As shown in FIG. 2, the drag cable 114 is connected to pair of drag sockets 116. The drag sockets 116 are connected through drag devises 118 to the drag chains 110. The drag chains 110 are connected to the bucket 106 at hitch devises 120. The drag sockets 116 are also respectively connected to a pair of dump sockets 122 at dump devises 124. A second pair of dump sockets 126 is connected to the front of the bucket 106 at anchor links 128. The dump sockets 122 and 126 are commonly connected to a respective pair of dump cables 112 which ride on dump sheaves 130. A pair of upper hoist cables 132 are commonly connected to the bottom pickup link 134 at their top ends, and opposing sides of a spreader 136 at their bottom ends. A pair of lower hoist cables 138 are connected to the spreader 136 at their top ends, and are connected at their bottom ends to the bucket 106 at trunnions 139. The pickup link 134 is connected to a hoist equalizer 140, which in turn is connected to hoist sockets 142. The hoist sockets 142 are connected to the hoist cables 104. The hoist equalizer 140 is also connected to a pickup link 144, which is connected to a dump sheeve shackle assembly 146 that holds the dump sheaves 130.
The loads on the hoist and drag chain links are massive. It is common for the largest draglines to employ hoist and drag cables that are 5 inches in diameter. These cables are made out of very-high-strength steels, and support suspended loads exceeding 750,000 lbs. The loads placed on the hoist chains and drag chains are equally impressive. These loads dictate the use of specialized chain links made from ultra-high-strength alloyed steels. In addition, these chains and chain links must be designed to endure a tremendous amount of wear, as discussed below.
A typical dragline digging cycle is shown in FIGS. 3A-3F. As shown in FIG. 3A, the digging cycle begins by lowering the bucket into the mine pit with both the hoist cable and the drag cable nearly taut until the bucket contacts the pit surface. At this point the hoist cable is slightly slackened and the drag cable is pulled toward the tractor (FIGS. 3B-3E). This results in the bucket teeth digging in and cutting a slice of material that piles inside the bucket. The depth and angle of the cut may be controlled by varying the hoist cable length as the drag cable is pulled.
As a result of the digging operation, the drag chains are continuously dragged across and/or through the material being removed. This is particularly true for the chain links that are located closest to the bucket. In a typical dragline the size of the drag chain links are even more substantial than the size of either the hoist cable or the drag cable. This is due in part to the fact that the drag chain links must have sufficient surface areas to endure the constant wear that occurs during dragline digging operations. The ends of the chain links are also continuously worn as the chains are flexed during digging and dumpling operations. Dragline chains eventually become so worn that they fail and must be replaced, which is very costly in terms of both material and machine downtime. Large draglines are commonly operated 24 hours a day, seven days a week, and downtime cost for such machines may exceed $500 per minute.
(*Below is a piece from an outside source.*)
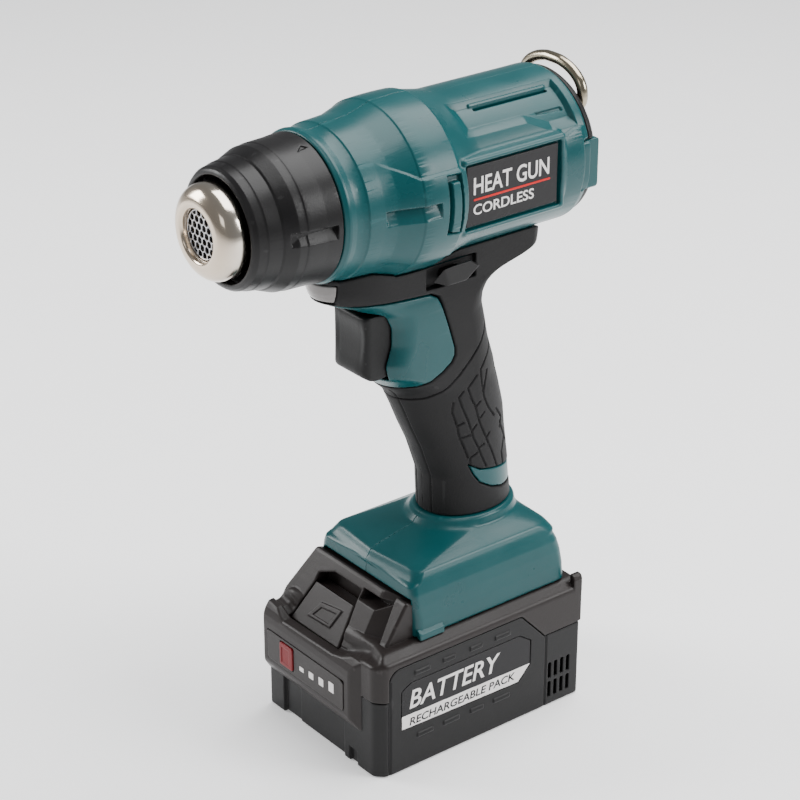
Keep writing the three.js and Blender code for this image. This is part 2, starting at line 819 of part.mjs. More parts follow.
function packLower() {
  const outer = prismZ(packPlan(0), 0, 60).intersect(prismY(lowerSide(0), -40, 40));
  const hollow = prismZ(packPlan(2.2), 2.2, 70);
  let shell = outer.subtract(hollow).add(packPillars(1, PACK_SEAM_Z).subtract(prismZ(packPlan(-9), 40, 60)));
  for (let i = 0; i < 4; i++) {
    const x = -38 - i * 3.45;
    for (const z of [[4, 11.6], [13.4, 21]]) {
      shell = shell.subtract(block([x - 0.8, x + 0.8], [-40, 40], z));
    }
  }
  shell = shell.subtract(prismY(scaledOutline(LABEL, GAP), 37.1, 45));
  shell = shell.subtract(prismY(scaledOutline(LABEL, GAP), -45, -37.1));
  shell = shell.subtract(buttonSpace());
  return shell.subtract(packScrewSpace());
}

const LATCH_Y = [-23.2, 3.4];
const FRONT_FLOOR_X = 30.5; // ahead of here the upper housing is floored below the latch
const FRONT_FLOOR_Z = 41.2;

// raised front that carries the gauge: it stops short of the left corner
function fascia() {
  const face = PACK_LENGTH / 2 + GAP;
  const plan = [
    [face, -37.6], [FASCIA_X - 0.8, -37.6], [FASCIA_X, -36.8], [FASCIA_X, 21.4], [face, 26.4],
  ];
  const profile = [
    [face, 18.6], [FASCIA_X - 0.6, 22.4], [FASCIA_X, 24], [FASCIA_X, 43], [FASCIA_X - 1.4, 45.4], [face, 45.4],
  ];
  return prismZ(plan, 10, 50).intersect(prismY(profile, -40, 40)).add(block([51, 55], [-34, 24], [36, 44]));
}

function packUpper() {
  const edge = PACK_WIDTH / 2;
  const crossSection = [
    [-edge, 30], [edge, 30], [edge, PACK_EDGE_Z], [33, PACK_LEDGE_Z], [NECK_HALF, PACK_LEDGE_Z],
    [-NECK_HALF, PACK_LEDGE_Z], [-33, PACK_LEDGE_Z], [-edge, PACK_EDGE_Z],
  ];
  const top = prismZ(packPlan(0), 30, 60).intersect(prismX(crossSection, -60, 60));
  const tower = block([TOWER_REAR_X, RAMP_X - 1], [-NECK_HALF, NECK_HALF], [54, 61]).add(
    block([TOWER_REAR_X, RAMP_X - 1], [-HEAD_HALF, HEAD_HALF], [HEAD_Z, 70]),
  );
  const basin = prismY([[44, 70], [49.6, 46.6], [52, 45.6], [60, 45.6], [60, 70]], -50, 50);
  const ramp = prismY(
    [[RAMP_X, 50], [RAMP_X, TOWER_TOP_Z], [33.6, TOWER_TOP_Z], [49.5, 47.5], [49.5, 40], [RAMP_X, 40]],
    -30,
    30,
  ).add(block([28, RAMP_X + 1], [-NECK_HALF, NECK_HALF], [56, 69]));
  const ears = [1, -1].map((side) => prismX(
    [[34.8 * side, 50], [edge * side, 50], [edge * side, 57], [37 * side, 58.6], [34.8 * side, 58.6]],
    PACK_UPPER_REAR_X,
    -51,
  )).reduce((a, b) => a.add(b));
  const rearBand = block([PACK_UPPER_REAR_X, -53], [-edge, edge], [PACK_SEAM_Z + GAP, PACK_EDGE_Z]);
  const thickFront = block([FRONT_FLOOR_X, 80], [-60, 60], [FRONT_FLOOR_Z, 60]);
  const inside = prismZ(packPlan(2.2), 20, 50).subtract(thickFront).add(
    block([TOWER_REAR_X + 2, 28], [-NECK_HALF + 2, NECK_HALF - 2], [49, 67.5]),
  );
  const latchRecess = prismY([[32.8, 46], [32.8, 80], [60, 80], [60, 47.6], [51.5, 42.4], [42, 42.4]], ...LATCH_Y);
  const pocket = prismY([[34, 66], [60, 66], [60, 50], [44, 50]], 13.4, 23);
  return top
    .subtract(basin)
    .add(ramp)
    .subtract(inside)
    .add(packPillars(PACK_SEAM_Z + GAP, 44.5).intersect(prismZ(packPlan(0.5), 30, 60)))
    .subtract(prismY(lowerSide(GAP), -60, 60))
    .add(tower.subtract(inside))
    .add(ears)
    .add(rearBand)
    .add(fascia())
    .subtract(latchRecess)
    .subtract(pocket)
    .subtract(terminalBay())
    .subtract(buttonSpace())
    .subtract(block([FASCIA_X - 0.8, 70], widened(PANEL_Y, GAP), widened(PANEL_Z, GAP)))
    .subtract(packScrewSpace());
}

const BAY_X = [TOWER_REAR_X, -24];

// the bay is open to the rear and above, where the tool's blades come in
function terminalBay() {
  return block([BAY_X[0] - 1, BAY_X[1]], [-20, 20], [61.5, 80]);
}

function packTerminals() {
  let terminals = block([BAY_X[0] + 0.6, BAY_X[1] - GAP], [-19.7, 19.7], [61.8, 72]);
  for (const y of BLADE_YS) {
    terminals = terminals.subtract(block([BAY_X[0] - 5, -26], [y - 1, y + 1], [63.4, 80]));
  }
  return terminals;
}

add('pack_lower_housing', packLower(), BLACK_PLASTIC);
add('pack_upper_housing', packUpper(), GREY_PLASTIC);
add('pack_terminals', packTerminals(), BLACK_PLASTIC);

for (const [word, side] of SIDES) {
  const span = side > 0 ? [37.4, 37.9] : [-37.9, -37.4];
  add(`${word}_pack_label`, prismY(LABEL, ...span), BADGE);
  const holder = side > 0 ? [32.8, 34.4] : [-34.4, -32.8];
  add(`${word}_cell_holder`, block([-46.6, 46.6], holder, [3, 41]), BLACK_PLASTIC);
}

PACK_SCREWS.forEach(([x, y], i) => {
  add(`pack_screw_${i + 1}`, rodZ(x, y, 2.2, 0.8, 2.9).add(rodZ(x, y, 1.2, 2.5, 41)), STEEL);
});

for (let row = 0; row < CELL_ROWS_Z.length; row++) {
  for (let column = 0; column < 5; column++) {
    const x = (column - 2) * CELL_PITCH;
    const cell = rodY(x, CELL_ROWS_Z[row], CELL_RADIUS, -CELL_LENGTH / 2, CELL_LENGTH / 2, 12);
    add(`cell_${row * 5 + column + 1}`, cell, CELL_WRAP);
  }
}

add('cell_board', block([-44, FRONT_FLOOR_X - 1], [-30, 30], [41.4, 42.6]), BOARD);

// ---------------------------------------------------------------- latch and gauge

const LATCH_PAD = [[38, 60.6], [40.2, 61.8], [50.6, 46.4], [50, 45.4], [47.6, 45.2]];

function latchButton() {
  const [near, far] = [LATCH_Y[0] + 0.5, LATCH_Y[1] - 0.5];
  const post = block([33.2, 39], [near, far], [50.6, 60.4]);
  return prismY(LATCH_PAD, near, far).add(post);
}

add('latch_button', latchButton(), GREY_PLASTIC);

add('gauge_panel', block([FASCIA_X - 0.5, FASCIA_X + 0.1], PANEL_Y, PANEL_Z).subtract(buttonSpace()), BADGE);
add('gauge_button', block([53, FASCIA_X + 0.7], BUTTON_Y, BUTTON_Z), RED);

export default part;
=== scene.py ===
import math
from concurrent.futures import ThreadPoolExecutor
from itertools import product

import bpy
import numpy as np
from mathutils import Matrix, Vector


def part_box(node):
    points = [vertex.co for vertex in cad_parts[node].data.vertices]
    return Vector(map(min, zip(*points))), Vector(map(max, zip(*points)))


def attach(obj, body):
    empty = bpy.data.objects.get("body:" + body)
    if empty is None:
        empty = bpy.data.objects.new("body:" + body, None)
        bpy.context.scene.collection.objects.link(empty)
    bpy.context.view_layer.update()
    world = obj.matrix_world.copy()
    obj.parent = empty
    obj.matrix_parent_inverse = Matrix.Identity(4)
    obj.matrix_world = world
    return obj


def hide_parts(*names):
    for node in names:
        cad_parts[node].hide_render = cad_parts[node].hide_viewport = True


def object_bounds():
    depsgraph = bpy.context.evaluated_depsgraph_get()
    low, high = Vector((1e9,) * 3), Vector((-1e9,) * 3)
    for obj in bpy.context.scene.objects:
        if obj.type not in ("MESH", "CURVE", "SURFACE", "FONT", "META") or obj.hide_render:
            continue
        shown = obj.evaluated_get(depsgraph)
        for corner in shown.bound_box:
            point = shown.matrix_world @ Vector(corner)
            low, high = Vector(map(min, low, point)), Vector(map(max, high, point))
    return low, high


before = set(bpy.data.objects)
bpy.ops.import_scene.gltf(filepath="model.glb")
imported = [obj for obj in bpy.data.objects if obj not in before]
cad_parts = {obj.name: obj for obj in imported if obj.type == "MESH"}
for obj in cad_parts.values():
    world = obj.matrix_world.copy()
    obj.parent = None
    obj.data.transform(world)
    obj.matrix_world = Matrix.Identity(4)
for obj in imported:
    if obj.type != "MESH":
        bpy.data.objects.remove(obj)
cad_low, cad_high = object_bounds()

# Lengths below are in millimetres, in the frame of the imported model. Meshes are made in metres.
MM = 0.001


def span(node):
    low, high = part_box(node)
    return np.array(low) / MM, np.array(high) / MM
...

The chain links are sized so that they will be able to support their loads after significant wear. The nominal size of the chain links (generally a cross-section width or thickness) is primarily a function of the strength of the chain link material, the load that must be carried, and empirical wear data. As a result of the wear considerations, conventional drag and hoist chains are sized to be much larger (and heavier) than would be necessary to carry their nominal loads.
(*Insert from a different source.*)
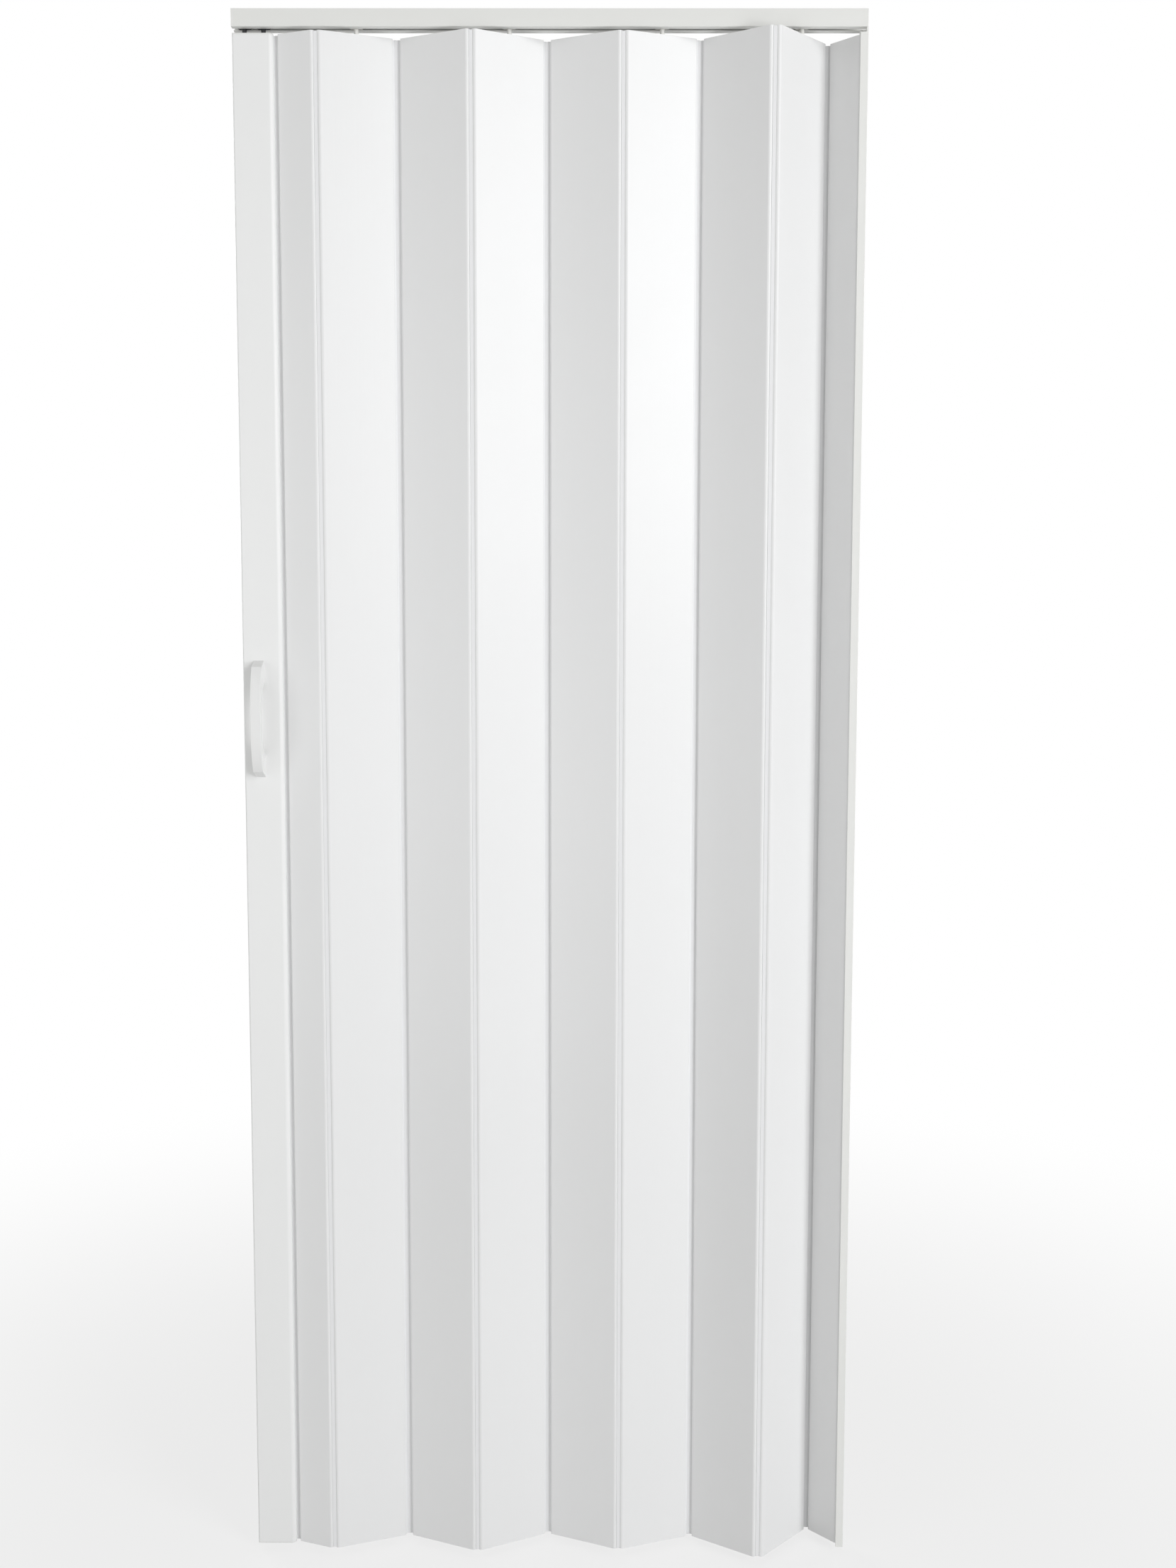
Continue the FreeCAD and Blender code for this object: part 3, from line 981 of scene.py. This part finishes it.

The amount of material a dragline can remove (the payload) is primarily limited by the size of its bucket and the type of material the dragline is working in. The size of the bucket is limited by the maximum allowable suspended load rating of the machine, the suspended load including the weight of a loaded bucket and the weight of the various other components that are supported by the hoist cable (the hoist chains, drag chains, sockets, clevises, etc.--hereinafter the bucket support components). The suspended load rating is primarily a function of the strength of the boom, the torque capacity of the hoist drum and drag drum, and the overall horsepower of the machine.
The maximum suspended load rating for a machine is calculated by engineering analysis of the boom structure, using a safety factor that in part is determined by prior experience. It is generally desired to maximize the payload for a given machine, and this usually leads to using the machine at near its maximum suspended load rating. However, operating at near the maximum rating usually can only be performed on newer machines, because the strength of a boom is reduced over the lifetime of the dragline. This is due to the constant fatigue loading that is applied to the boom during machine operation. The fatigue loading of the boom can be reduced by reducing the suspended load. Unfortunately, a reduction in the suspended load usually means a reduction in payload.
It would therefore be advantageous to be able to (1) maximize the payload without reducing the suspended load and/or (2) reduce the suspended load without reducing the payload capacity. The first object can be accomplished by increasing the size of the bucket in conjunction with a decrease the weight of the bucket support components. The second object can be accomplished by simply reducing the weight of the bucket support components while maintaining the bucket size.
Both of these objects can be obtained by reducing the weight of the drag chains and/or hoist chains. The drag and hoist chains represent a significant portion of the total weight of the bucket support components. For instance, on a large machine individual drag chain links may weigh more than 300 lbs., and an entire drag chain may weigh upwards of 5 tons. In general, the weight of a loaded bucket can be increased by an amount equal to the reduction in drag chain and/or hoist chain weight. Alternatively, a reduction in the weight of the drag and/or hoist chains without a change in the size of the bucket will yield a commensurate decrease in the suspended load.
It is thus desired to reduce the weight of the drag and/or hoist chains. However, reduction of the weight of these chains has previously been limited because of the aforementioned wear considerations. It is therefore desired to produce reduced-weight drag and hoist chains that have similar performance characteristics when compared with heavier conventional chains.